Cons: Only a one-year web filter subscription
Bottomline: Comprehensive software for any computer owner wanting better control over what their users do, be they children or adults
Controlling what children get up to on a computer is guaranteed to challenge even the most experienced of systems administrators, let alone devoted parents.
Even with the various extra controls that are built into Windows Vista, undesirable sites can slip through the net.
Parental Controls, from Webroot, does a very good job of giving an extra level of control, beyond what is already included with Windows Vista.
Creating user accounts in Windows is the only way to differentiate between members of the family and Parental Controls takes the sensible decision to use these Windows accounts, rather than demanding a separate username and password to access the internet – something that can result in the software being removed altogether.
The accounts are conveniently integrated into the Parental Controls interface, so there is no need to keep switching backwards and forwards. The only limitation is that the options only become available after the user has logged for the first time; however, this only adds a couple of minutes to the one-off setting-up process.
A special account is created to allow you to alter the software settings – this is required since it is not possible to change the settings for the account that that is currently logged in. There are five templates for user accounts, covering different age ranges.
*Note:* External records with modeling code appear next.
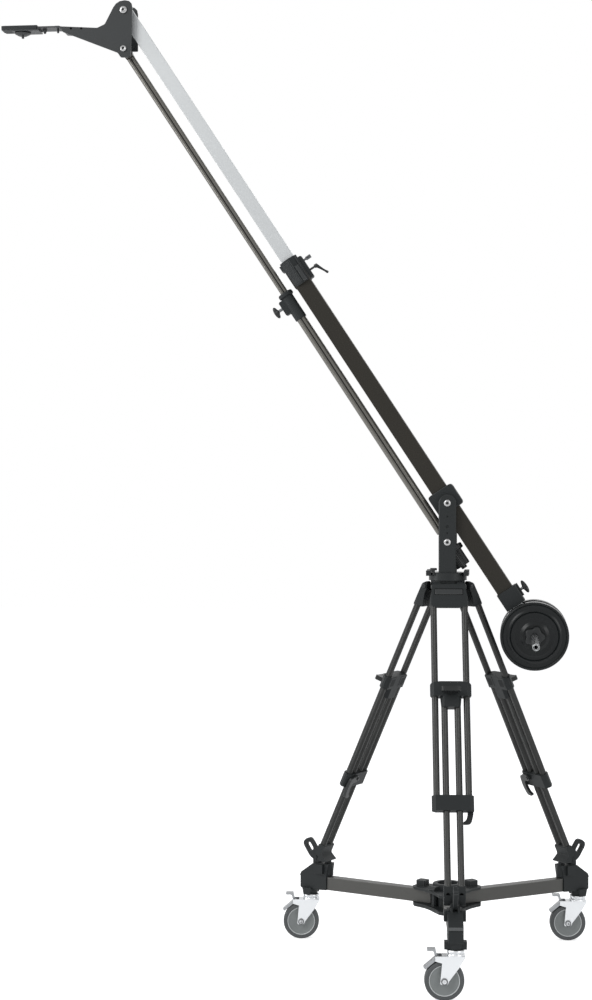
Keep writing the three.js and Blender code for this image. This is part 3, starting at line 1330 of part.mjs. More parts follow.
// Assembly
place('dolly_hub', dollyHub(), blackCasting);
for (const [name, angle] of Object.entries(legTurns)) {
  const turn = angle * degree;
  const spoke = new THREE.Group();
  spoke.rotation.z = turn;
  crane.add(spoke);
  place(`dolly_arm_${name}`, dollyArm(), legTube, spoke);
  place(`dolly_end_${name}`, dollyEnd(), blackCasting, spoke);
  const lever = place(`foot_clamp_${name}`, clampLever(), blackCasting, spoke);
  lever.position.set(clampPivotReach, 0, leverPivotHeight);
  lever.rotation.y = clampLeanDegrees * degree;

  const caster = new THREE.Group();
  caster.position.set(casterReach * Math.cos(turn), casterReach * Math.sin(turn), 0);
  caster.rotation.z = casterYawDegrees * degree;
  crane.add(caster);
  place(`caster_fork_${name}`, casterFork(), zinc, caster);
  place(`caster_wheel_${name}`, casterWheel(), greyRubber, caster);
  place(`caster_brake_${name}`, casterBrake(), zinc, caster);

  const leg = new THREE.Group();
  leg.position.set(hingeReach, 0, hingeHeight);
  leg.rotation.y = -legAngle;
  spoke.add(leg);
  place(`leg_outer_${name}`, legOuter(), legTube, leg);
  place(`leg_inner_${name}`, legInner(), legTube, leg);
  place(`leg_knob_${name}`, legKnob(), blackPlastic, leg);
  place(`leg_lever_${name}`, legLever(), blackPlastic, leg);
}
place('crown', crown(), blackCasting);
place('pan_base', panBase(), blackCasting);
place('pedestal', pedestal(), greyCasting);
place('pan_lock', panLock(), blackPlastic);
const uprightOuter = uprightInner + uprightThickness;
place('tilt_axle', axle(tiltAxleRadius, pivotHeight, uprightOuter, boltHeadRadius, boltHeadHeight),
  brightSteel);
place('rod_rear_axle', axle(rodAxleRadius, rodPivotHeight, uprightOuter, boltHeadRadius, boltHeadHeight),
  brightSteel);

const arm = new THREE.Group();
arm.position.set(0, 0, pivotHeight);
arm.rotation.set(0, armTilt, Math.PI);
crane.add(arm);
place('saddle', saddle(), blackCasting, arm);
place('outer_tube', outerTube(), bronzeTube, arm);
place('inner_tube', innerTube(), silverTube, arm);
place('front_collar', frontCollar(), blackCasting, arm);
place('ratchet_lever', ratchetLever(), blackPlastic, arm);
place('thumb_screw', thumbScrew(), brightSteel, arm);
place('rear_block', rearBlock(), blackCasting, arm);
place('rear_wing_knob', rearWingKnob(), blackPlastic, arm);
place('weight_carrier', weightCarrier(), brightSteel, arm);
place('weight_near', weightDisc(1), castIron, arm);
place('weight_far', weightDisc(-1), castIron, arm);
place('star_near', starCollar(1), blackPlastic, arm);
place('star_far', starCollar(-1), blackPlastic, arm);

const rod = new THREE.Group();
rod.position.set(0, 0, rodPivotHeight);
rod.rotation.set(0, armTilt, Math.PI);
crane.add(rod);
place('rod_outer', rodOuter(), rodTube, rod);
place('rod_inner', rodInner(), rodTube, rod);
place('rod_clamp', rodClamp(), blackCasting, rod);
place('rod_wing_knob', rodWingKnob(), blackPlastic, rod);
place('level_adjuster', levelAdjuster(), blackPlastic, rod);

const head = new THREE.Group();
head.position.set(headPlace, 0, headHeight);
crane.add(head);
const plateOuter = plateHalfGap + plateThickness;
const spacers = [-1, 1].map((side) => bar(headSpacerRadius, [0, side * (innerTubeSize / 2 + slideGap), 0],
  [0, side * (plateHalfGap - seat), 0]));
place('head_bracket', headBracket(), greyCasting, head);
place('head_axle', axle(headAxleRadius, 0, plateOuter, headCapRadius, headCapHeight, spacers), brightSteel,
  head);
place('rod_front_axle', rodFrontAxle(), brightSteel, head);
place('camera_plate', cameraPlate(), blackCasting, head);
place('camera_screw', cameraScrew(), blackPlastic, head);

export default crane;
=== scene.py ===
"""Camera jib crane: the looks of each piece, in the order in which the crane is put together.
Metres, +Z up, with outlines and finishing sizes in millimetres. The arm lies in the XZ plane with the camera
head towards -X, and the viewer stands towards -Y."""
import json
from math import cos, pi, radians, sin

import bmesh
import bpy
from mathutils import Matrix, Vector


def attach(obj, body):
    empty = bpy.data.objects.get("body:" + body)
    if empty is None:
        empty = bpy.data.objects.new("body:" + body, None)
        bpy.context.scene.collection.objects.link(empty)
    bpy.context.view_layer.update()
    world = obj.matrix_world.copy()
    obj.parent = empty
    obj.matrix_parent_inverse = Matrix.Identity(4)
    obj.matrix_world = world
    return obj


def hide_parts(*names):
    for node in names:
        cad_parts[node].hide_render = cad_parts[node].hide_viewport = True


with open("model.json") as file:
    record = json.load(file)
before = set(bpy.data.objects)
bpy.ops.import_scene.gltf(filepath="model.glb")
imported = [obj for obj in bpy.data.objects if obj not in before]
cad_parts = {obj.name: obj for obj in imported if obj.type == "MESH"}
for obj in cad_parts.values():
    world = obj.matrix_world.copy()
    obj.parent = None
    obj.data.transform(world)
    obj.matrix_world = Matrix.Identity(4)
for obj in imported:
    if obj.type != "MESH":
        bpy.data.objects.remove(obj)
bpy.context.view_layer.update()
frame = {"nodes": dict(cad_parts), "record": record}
scene = bpy.context.scene
scene.view_settings.view_transform = "Standard"

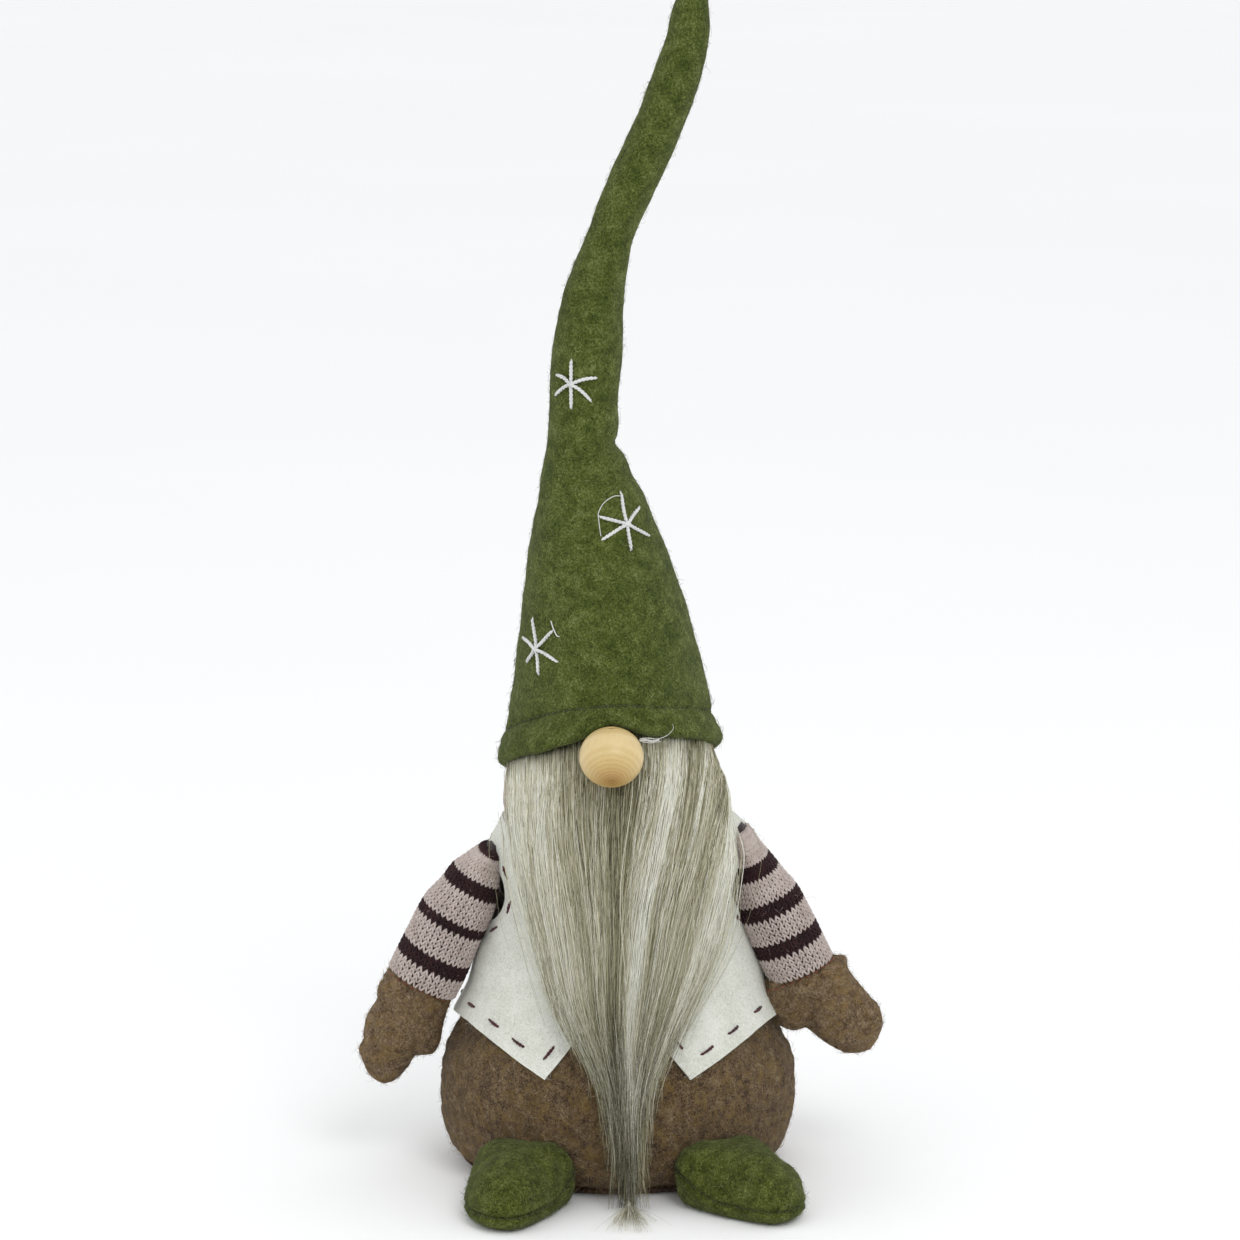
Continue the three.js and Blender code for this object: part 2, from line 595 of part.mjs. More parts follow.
/** Half of the mitten's felt skin: facing is -1 for the front half and +1 for the rear one. */
function mittenHalf(facing, hand) {
  const seamGap = new THREE.Vector3(0, facing * 0.2, 0);
  return bentSlab(8, MITTEN_ROWS.length - 1, (u, v, w) => {
    const t = MITTEN_ROWS[Math.round(v * (MITTEN_ROWS.length - 1))];
    return mittenPoint(facing * Math.PI * u, t, FELT * (1 - w), hand).add(seamGap);
  });
}

function addArm({ side, sign, pivot, sleeveAngle, mittenAngle }) {
  const shoulder = new THREE.Vector3(...pivot);
  const hang = (geometry, origin, degrees) => closed(geometry.clone()
    .applyMatrix4(new THREE.Matrix4().makeRotationY(-sign * degrees * DEGREE))
    .translate(origin.x, origin.y, origin.z));

  const seam = new THREE.CapsuleGeometry(SHOULDER_SEAM_RADIUS, SHOULDER_SEAM_LENGTH - 2 * SHOULDER_SEAM_RADIUS, 3, 10);
  piece(`shoulder_seam_${side}`, closed(seam.translate(shoulder.x, shoulder.y, shoulder.z)), "knit");

  const rows = steps(SLEEVE_START, SLEEVE_LENGTH, 7);
  const sleeve = [
    ...rows.map((along) => [along, 0]),
    ...rows.toReversed().map((along) => [along, -JERSEY]),
    [rows[0], 0],
  ];
  const sleeveShell = turned(sleeve, SLEEVE_SEGMENTS, (angle, [along, offset]) => sleevePoint(angle, along, offset));
  piece(`sleeve_${side}`, hang(sleeveShell, shoulder, sleeveAngle), "knit");
  const filling = [[rows[0], 0], ...rows.map((along) => [along, 1]), [rows.at(-1), 0]];
  const sleeveFilling = turned(filling, SLEEVE_SEGMENTS, (angle, [along, fraction]) => (
    sleevePoint(angle, along, -JERSEY - GAP, fraction)));
  piece(`sleeve_stuffing_${side}`, hang(sleeveFilling, shoulder, sleeveAngle), "stuffing");

  const reach = SLEEVE_LENGTH + WRIST_GAP;
  const wrist = shoulder.clone().add(new THREE.Vector3(
    sign * reach * Math.sin(sleeveAngle * DEGREE),
    0,
    -reach * Math.cos(sleeveAngle * DEGREE),
  ));
  const hand = { thumbSign: -sign, bend: sign * (mittenAngle - sleeveAngle) * DEGREE };
  piece(`mitten_rear_${side}`, hang(mittenHalf(1, hand), wrist, mittenAngle), "bodyFelt");
  piece(`mitten_front_${side}`, hang(mittenHalf(-1, hand), wrist, mittenAngle), "bodyFelt");
  const mittenProfile = [[0, 0], ...MITTEN_ROWS.slice(0, -1).map((t) => [t, 1]), [1, 0]];
  const mittenFilling = turned(mittenProfile, 12, (angle, [t, fraction]) => (
    mittenPoint(angle, t, STUFFING_GAP, hand, fraction)));
  piece(`mitten_stuffing_${side}`, hang(mittenFilling, wrist, mittenAngle), "stuffing");
}

// ---- Feet: a domed upper sewn to a flat sole round its edge, against the body's front ----

/** Foot point in its own frame: the heel is at the origin and the toe points along +X. */
function footPoint(angle, fraction, offset, z) {
  const length = FOOT_LENGTH / 2;
  return new THREE.Vector3(
    length + fraction * (length + offset) * Math.cos(angle),
    fraction * (FOOT_WIDTH / 2 + offset) * Math.sin(angle),
    z,
  );
}

function addFoot({ side, heel, toeOut }) {
  const dome = (fraction, lowering) => (
    FOOT_SEAM_HEIGHT + (FOOT_HEIGHT - FOOT_SEAM_HEIGHT - lowering) * Math.sqrt(1 - fraction ** 2));
  const place = (angle, [fraction, offset, z]) => footPoint(angle, fraction, offset, z);
  const reach = [0, 0.35, 0.62, 0.82, 0.94, 1];
  const upper = [
    ...reach.map((fraction) => [fraction, 0, dome(fraction, 0)]),
    ...reach.toReversed().map((fraction) => [fraction, -FELT, dome(fraction, FELT)]),
  ];
  const seamGap = FOOT_SEAM_HEIGHT - GAP;
  const sole = [[0, 0, 0], [0.86, 0, 0], [0.96, 0, 2.2], [1, 0, seamGap],
    [1, -FELT, seamGap], [0.96, -FELT, 3.4], [0.86, -FELT, FELT], [0, 0, FELT]];
  const filling = [[0, 0, FELT + GAP], [0.85, -2 * FELT, FELT + GAP], [1, -2 * FELT, FOOT_SEAM_HEIGHT],
    ...reach.toReversed().map((fraction) => [fraction, -2 * FELT, dome(fraction, FELT + GAP)])];

  const body = bodySolid(-5, 60, 2 * GAP, 14, 2 * BODY_SEGMENTS);
  const direction = toeOut * DEGREE + FRONT;
  const fit = (profile) => cut(closed(turned(profile, FOOT_SEGMENTS, place)
    .applyMatrix4(new THREE.Matrix4().makeRotationZ(direction))
    .translate(heel[0], heel[1], 0)), body);
  piece(`foot_upper_${side}`, fit(upper), "footFelt");
  piece(`foot_sole_${side}`, fit(sole), "footFelt");
  piece(`foot_stuffing_${side}`, fit(filling), "stuffing");
}

// ---- Assembly ----

addBody();
addHead();
addVest();
addHat();
addBeard();
addNose();
ARMS.forEach(addArm);
FEET.forEach(addFoot);

export default gnome;
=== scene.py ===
"""A felt gnome with a tall bendable hat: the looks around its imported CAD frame.

The shapes are worked out in millimetres and become metres when a mesh is made. The figure faces -Y, and its
own left hand is on the +X side. Angles round the figure start at +X and turn towards +Y, so that the front is
at -90 degrees.
"""

import math

import bmesh
import bpy
import numpy as np
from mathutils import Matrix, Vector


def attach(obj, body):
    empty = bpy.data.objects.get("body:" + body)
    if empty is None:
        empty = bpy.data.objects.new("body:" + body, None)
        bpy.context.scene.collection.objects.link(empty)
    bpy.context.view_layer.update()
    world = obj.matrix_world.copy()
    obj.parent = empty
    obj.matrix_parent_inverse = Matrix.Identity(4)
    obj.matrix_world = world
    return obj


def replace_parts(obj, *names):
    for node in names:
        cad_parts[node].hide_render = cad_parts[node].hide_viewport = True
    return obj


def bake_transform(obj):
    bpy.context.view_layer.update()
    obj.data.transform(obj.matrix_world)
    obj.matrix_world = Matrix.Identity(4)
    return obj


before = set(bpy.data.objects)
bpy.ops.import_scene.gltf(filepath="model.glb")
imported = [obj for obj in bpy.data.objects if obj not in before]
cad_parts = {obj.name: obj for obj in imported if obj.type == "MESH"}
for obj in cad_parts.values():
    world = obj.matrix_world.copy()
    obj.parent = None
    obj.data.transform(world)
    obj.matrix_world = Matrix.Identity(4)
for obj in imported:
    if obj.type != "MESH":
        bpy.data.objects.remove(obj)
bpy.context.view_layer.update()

MM = 0.001
TURN = 2 * math.pi
FRONT = -math.pi / 2
DEGREE = math.pi / 180


# ---- Numbers, curves and noise ----


def smooth_keys(keys):
    """A smooth function through [position, value] keys: cubic pieces with averaged slopes."""
    at, value = np.array(keys, float).T
    before = np.r_[0, np.arange(len(at) - 1)]
    after = np.r_[np.arange(1, len(at)), len(at) - 1]
    slope = (value[after] - value[before]) / (at[after] - at[before])

    def curve(position):
        t = np.clip(np.asarray(position, float), at[0], at[-1])
        i = np.clip(np.searchsorted(at, t, side="left") - 1, 0, len(at) - 2)
        span, rise = at[i + 1] - at[i], value[i + 1] - value[i]
        s = (t - at[i]) / span
        bend_start, bend_end = slope[i] * span - rise, rise - slope[i + 1] * span
        return value[i] + rise * s + s * (1 - s) * (bend_start * (1 - s) + bend_end * s)

    return curve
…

The most obvious control requirement is web filtering, and Parental Controls comes with a one-year subscription for updates. There are more than 60 different categories that are well thought out and, should you need to, individual sites can be added to the block list on an ad-hoc basis. You can also add keywords to the block list.
Control over programs is important and this is laid out by the Start Menu, making it easier to find and control access to all the various programs installed on your PC. Furthermore, many users will want to impose certain restrictions on what users can get up to within the Windows environment.
Accessing the Task Manager or Command Prompt are common ways of getting around restrictions, and Webroot Parental Control can block these and more. Drives can also be blocked, although blocking optical drives is less important with the boom in USB memory keys.
Access to the Add/Remove Programs section in the Control Panel can be restricted, so certain users won’t be able to install or remove software, and you can even instruct the program to block attempts to log on to websites by entering their address into the Windows Explorer address bar.
Parental Control lets you specify the times when the computer can be used. While we don’t agree with the claim that setting the computer to automatically log children out of the computer at dinner or bedtime will prevent arguments, it at least puts the power back in the hands of the parent.
Should you want to temporarily lift some restrictions, single-use passwords can be granted which, when entered, can perform actions such as extending the amount of time allowed on the computer or temporarily allowing for extra software to be used.
Prevention is often better than cure, but it is still helpful to be able to see what children have been up to. Webroot Parental Control can compile reports on a variety of activities and these can be emailed to a specific address.